§ Task directions
Please repeat all of the lines that follow, exactly as written.

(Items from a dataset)
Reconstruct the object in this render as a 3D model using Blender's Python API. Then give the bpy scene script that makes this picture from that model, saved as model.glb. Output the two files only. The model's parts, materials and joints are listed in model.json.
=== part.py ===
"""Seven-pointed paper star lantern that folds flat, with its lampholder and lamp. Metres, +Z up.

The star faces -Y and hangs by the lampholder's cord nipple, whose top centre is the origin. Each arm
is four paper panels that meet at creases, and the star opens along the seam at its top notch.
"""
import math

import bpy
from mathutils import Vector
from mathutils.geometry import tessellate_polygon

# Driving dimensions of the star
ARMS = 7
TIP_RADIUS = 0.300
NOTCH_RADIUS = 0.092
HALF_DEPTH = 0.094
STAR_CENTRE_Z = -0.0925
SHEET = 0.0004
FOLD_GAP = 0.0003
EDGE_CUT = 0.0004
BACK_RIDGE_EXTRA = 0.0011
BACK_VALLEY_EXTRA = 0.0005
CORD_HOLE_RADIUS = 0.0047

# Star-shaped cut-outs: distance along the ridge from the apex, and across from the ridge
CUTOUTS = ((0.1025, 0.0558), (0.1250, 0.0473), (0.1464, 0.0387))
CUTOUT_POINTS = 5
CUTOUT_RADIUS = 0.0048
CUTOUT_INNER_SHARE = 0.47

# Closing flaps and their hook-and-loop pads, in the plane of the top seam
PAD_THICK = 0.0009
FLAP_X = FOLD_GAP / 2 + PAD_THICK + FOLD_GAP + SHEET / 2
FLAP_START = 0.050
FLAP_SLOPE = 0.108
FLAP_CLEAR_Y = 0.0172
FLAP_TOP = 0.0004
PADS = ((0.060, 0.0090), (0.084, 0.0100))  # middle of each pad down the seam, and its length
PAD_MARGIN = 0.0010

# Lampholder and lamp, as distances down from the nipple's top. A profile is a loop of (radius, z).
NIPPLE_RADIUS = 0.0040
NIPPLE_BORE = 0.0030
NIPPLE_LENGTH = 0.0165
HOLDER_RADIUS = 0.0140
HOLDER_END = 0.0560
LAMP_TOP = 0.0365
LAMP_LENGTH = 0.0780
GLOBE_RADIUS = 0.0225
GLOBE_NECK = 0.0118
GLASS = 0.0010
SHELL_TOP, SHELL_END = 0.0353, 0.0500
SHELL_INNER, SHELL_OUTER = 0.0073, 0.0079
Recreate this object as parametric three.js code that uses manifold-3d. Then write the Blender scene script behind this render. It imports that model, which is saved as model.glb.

§ Exercise output
Reconstruct the object in this render as a 3D model using Blender's Python API. Then give the bpy scene script that makes this picture from that model, saved as model.glb. Output the two files only. The model's parts, materials and joints are listed in model.json.
=== part.py ===
"""Seven-pointed paper star lantern that folds flat, with its lampholder and lamp. Metres, +Z up.

The star faces -Y and hangs by the lampholder's cord nipple, whose top centre is the origin. Each arm
is four paper panels that meet at creases, and the star opens along the seam at its top notch.
"""
import math

import bpy
from mathutils import Vector
from mathutils.geometry import tessellate_polygon

# Driving dimensions of the star
ARMS = 7
TIP_RADIUS = 0.300
NOTCH_RADIUS = 0.092
HALF_DEPTH = 0.094
STAR_CENTRE_Z = -0.0925
SHEET = 0.0004
FOLD_GAP = 0.0003
EDGE_CUT = 0.0004
BACK_RIDGE_EXTRA = 0.0011
BACK_VALLEY_EXTRA = 0.0005
CORD_HOLE_RADIUS = 0.0047

# Star-shaped cut-outs: distance along the ridge from the apex, and across from the ridge
CUTOUTS = ((0.1025, 0.0558), (0.1250, 0.0473), (0.1464, 0.0387))
CUTOUT_POINTS = 5
CUTOUT_RADIUS = 0.0048
CUTOUT_INNER_SHARE = 0.47

# Closing flaps and their hook-and-loop pads, in the plane of the top seam
PAD_THICK = 0.0009
FLAP_X = FOLD_GAP / 2 + PAD_THICK + FOLD_GAP + SHEET / 2
FLAP_START = 0.050
FLAP_SLOPE = 0.108
FLAP_CLEAR_Y = 0.0172
FLAP_TOP = 0.0004
PADS = ((0.060, 0.0090), (0.084, 0.0100))  # middle of each pad down the seam, and its length
PAD_MARGIN = 0.0010

# Lampholder and lamp, as distances down from the nipple's top. A profile is a loop of (radius, z).
NIPPLE_RADIUS = 0.0040
NIPPLE_BORE = 0.0030
NIPPLE_LENGTH = 0.0165
HOLDER_RADIUS = 0.0140
HOLDER_END = 0.0560
LAMP_TOP = 0.0365
LAMP_LENGTH = 0.0780
GLOBE_RADIUS = 0.0225
GLOBE_NECK = 0.0118
GLASS = 0.0010
SHELL_TOP, SHELL_END = 0.0353, 0.0500
SHELL_INNER, SHELL_OUTER = 0.0073, 0.0079
Recreate this object as parametric three.js code that uses manifold-3d. Then write the Blender scene script behind this render. It imports that model, which is saved as model.glb.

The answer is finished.